The Reduction includes the elimination of approximately 310 positions across the Company, or approximately 15% of the Company’s current workforce. The Company estimates that it will incur approximately $3.7 million in charges in connection with the Reduction, including cash expenditures for employee benefits, severance payments, payroll taxes and related facilitation costs offset by forfeitures of bonus and stock-based compensation. The Company expects the execution of the Reduction, including cash payments, will be substantially complete in the second quarter of 2022.

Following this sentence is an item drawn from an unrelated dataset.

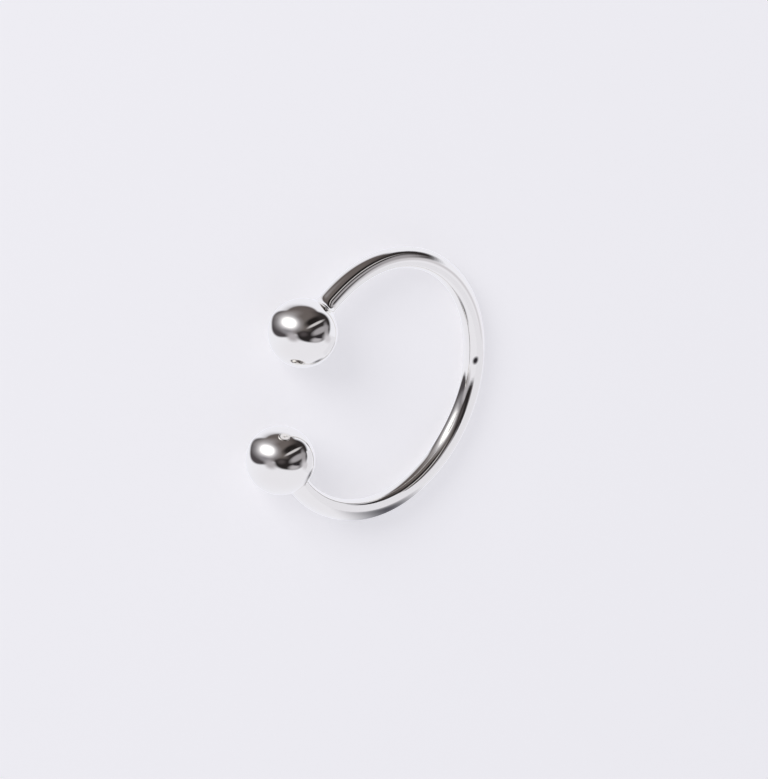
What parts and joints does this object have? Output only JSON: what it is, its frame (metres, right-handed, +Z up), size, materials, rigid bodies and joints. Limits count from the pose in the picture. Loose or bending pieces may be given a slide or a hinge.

In the preparation of the accompanying condensed consolidated financial statements, the Company has evaluated all material subsequent events or transactions that occurred after the balance sheet date through the date on which the financial statements were issued for potential recognition or disclosure in the Company's financial statements, noting no subsequent events or transactions that require disclosure, aside from those previously discussed.